La Ve République est un pacte démocratique revivifié
L'année 1958 et le Général de Gaulle ont marqué profondément l'Histoire politique française. Extrait du livre 'Vie et survie de la Ve République. Essai de physiologie politique" de Jean-François Sirinelli, publié aux éditions Odile Jacob (1/2).
Jean-François Sirinelli est professeur émérite d’histoire contemporaine à Sciences Po. Spécialiste de la Ve République et des mutations socioculturelles de la France contemporaine. Il est l'auteur de nombreux ouvrages dont Les Révolutions françaises : 1962-2017.
La Ve République, ou le pacte démocratique revivifié
Le constat de cette désaffection envers la IVe République se double, il est vrai, d’une autre observation : une fois passée la profonde inquiétude de la seconde quinzaine du mois de mai, le processus de destitution historique du régime se passa sans heurts ni affrontements : la République cinquième du nom naît dans un champ de ruines – un système politique issu de l’immense espérance de la Libération qui s’effondre en trois semaines –, mais non sur un champ de bataille. Là encore, un tel constat au seuil d’une analyse du métabolisme historique de la Ve République est essentiel. Certes, en raison de la poursuite de la guerre d’Algérie pendant encore près de quatre années, ses débuts sont loin de constituer alors un cours tranquille et elle se trouve au contraire emportée dans les remous d’une histoire redevenue tragique, après le saignées du premier demi-siècle. Il n’empêche : les conditions de sa naissance resteront gravées dans la mémoire collective : pour le plus grand nombre, la Ve République a désamorcé la violence plus qu’elle n’est née d’elle À cet égard, du reste, l’année 1958 présente bien deux versants tranchés : si le mois de mai constitue un sorte d’ubac placé sous le signe d’une crise aiguë et d’une inquiétud croissante, l’été et l’automne constituent à l’inverse l’adret d’un millésime décidément très contrasté. Et, en termes de chronologie, c’est sur ce versant davantage ensoleillé qu’apparaît la Ve République, qui en gardera longtemps aux yeux des Français, pour cette raison aussi, une image intrinsèquement positive.
D’autant que la phase suivante de sa gestation conforte une telle image. Sous la houlette du nouveau garde des Sceaux Michel Debré, la commission chargée d’établir le projet de nouvelle Constitution mène à bien sa réflexion en quelques semaines, dont le général de Gaulle peut ainsi présenter les conclusions au pays dès le 4 septembre suivant. Une telle date, on l’a souligné dès l’introduction, avait vu la proclamation de la République sur les ruines du Second Empire en 1870, et l’allocution gaulliste a lieu, de surcroît, place de la République : autant de symboles destinés à enraciner le régime, toujours en gestation en cette fin d’été, dans une légitimité incontestable. Le troisième symbole, en revanche, introduisait une touche plus spécifiquement gaulliste : le discours fut prononcé sous un grand V majuscule, à la fois V de la victoire renvoyant à l’épopée de la France libre et chiffre romain annonçant la naissance prochaine de la Ve République.
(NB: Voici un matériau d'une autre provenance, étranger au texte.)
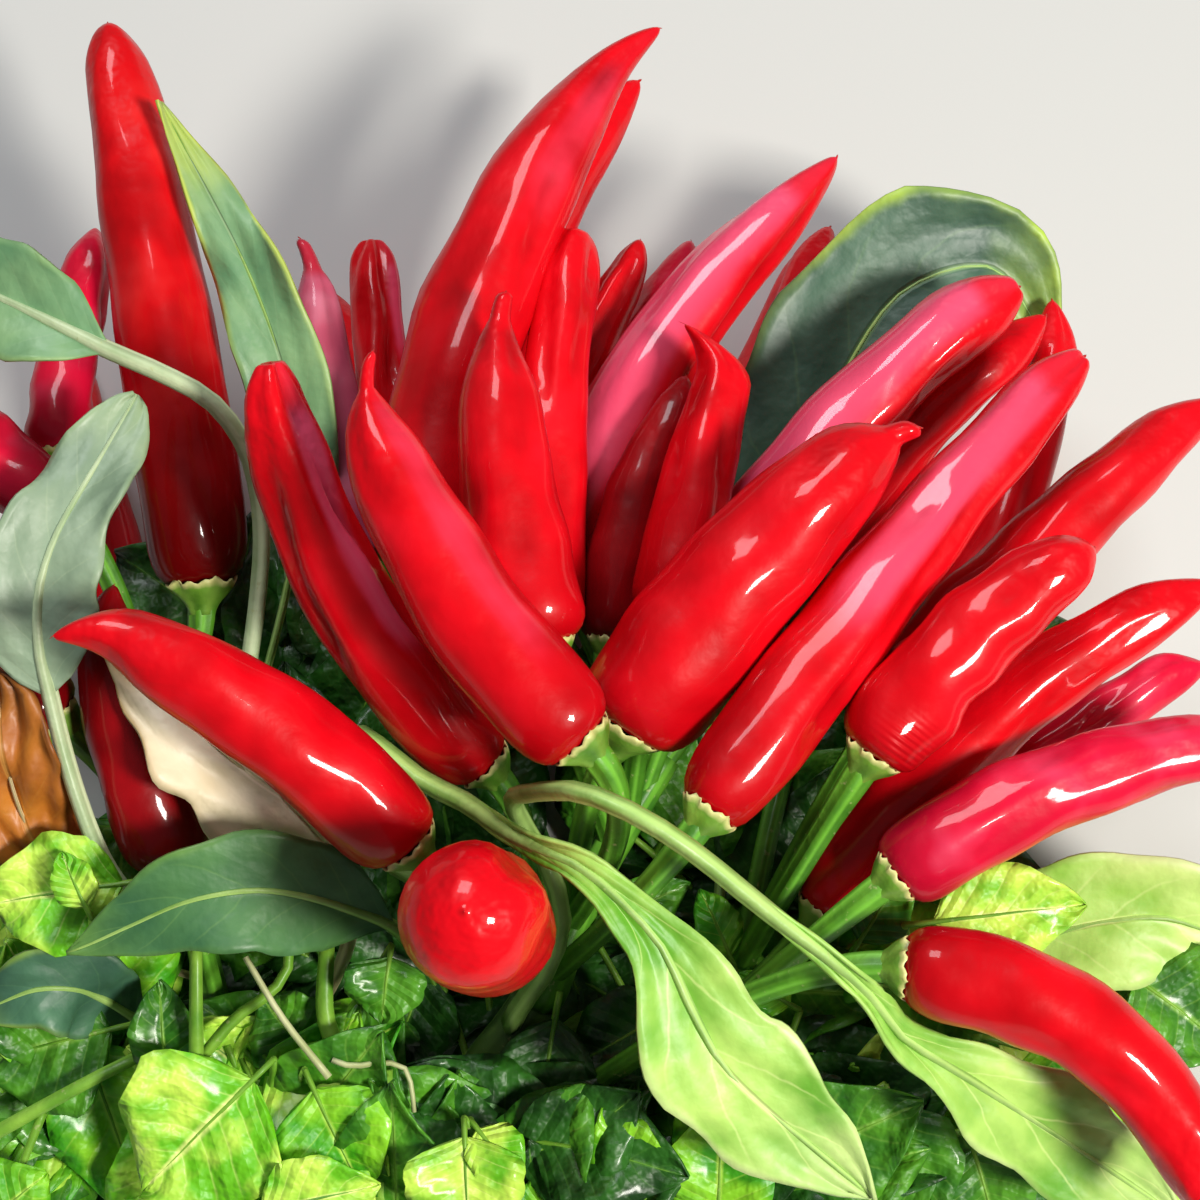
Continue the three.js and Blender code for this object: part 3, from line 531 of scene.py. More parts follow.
skins = {
    "ripe": ripe_skin("ripe red skin", (0.46, 0.001, 0.004), (0.7, 0.002, 0.008), (0.78, 0.006, 0.016)),
    "pink": ripe_skin("rose red skin", (0.46, 0.002, 0.018), (0.7, 0.006, 0.04), (0.8, 0.05, 0.12)),
    "mauve": ripe_skin("mauve skin", (0.34, 0.03, 0.08), (0.5, 0.09, 0.15), (0.62, 0.2, 0.28),
                       top=(0.42, 0.008, 0.02)),
    # Painted shade: a darker copy of the ripe skin for fruits that lie in shade.
    "dark": ripe_skin("red skin in painted shade", (0.16, 0.001, 0.003), (0.3, 0.002, 0.005), (0.4, 0.006, 0.01)),
    # A copy whose lower part is painted in deep shade.
    "foot_shade": ripe_skin("red skin with painted shade at the foot", (0.36, 0.001, 0.003), (0.62, 0.003, 0.006),
                           (0.74, 0.02, 0.02), foot_shade=0.6),
}
# The dark kind is that painted shade, for the fruits set among and behind the others.
SKIN_OF = {
    "pink": ["behind_pink", "right_level", "right_small", "left_rose", "left_edge"],
    "mauve": ["left_mauve"],
    "dark": ["left_shaded", "left_dark", "inner"],
    "foot_shade": ["left_tall"],
}
skin_of = {chilli: kind for kind, chillies in SKIN_OF.items() for chilli in chillies}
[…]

La phase suivante, de fait, vit le passage de ce régime de la gestation à la naissance, le 28 septembre 1958. Ce jour-là, le peuple souverain, convié à se prononcer par voie de référendum sur le projet de nouvelle Constitution, rend son verdict politique : 82,6 % de « oui » (79,2 % en métropole), pour 80,63 % de votants. L’acte de naissance était donc ainsi paraphé par le peuple français, même si la date de naissance historique est encore postérieure d’une semaine : la promulgation se fait le 4 octobre suivant, un mois jour pour jour après le discours place de la République. Cet appui populaire massif était d’autant plus frappant que, à peine douze ans plus tôt, c’est, à peu de chose près, le même électorat qui avait intronisé la IVe République. Or son appui avait été alors bien moindre : le 13 octobre 1946, en effet, le projet de Constitution avait été adopté par 53,24 % des suffrages exprimés, mais un tiers des électeurs inscrits s’étaient abstenus. Le général de Gaulle résuma le résultat en une formule mordante : cette Constitution avait été « acceptée par neuf millions d’électeurs, refusée par huit, ignorée par huit ».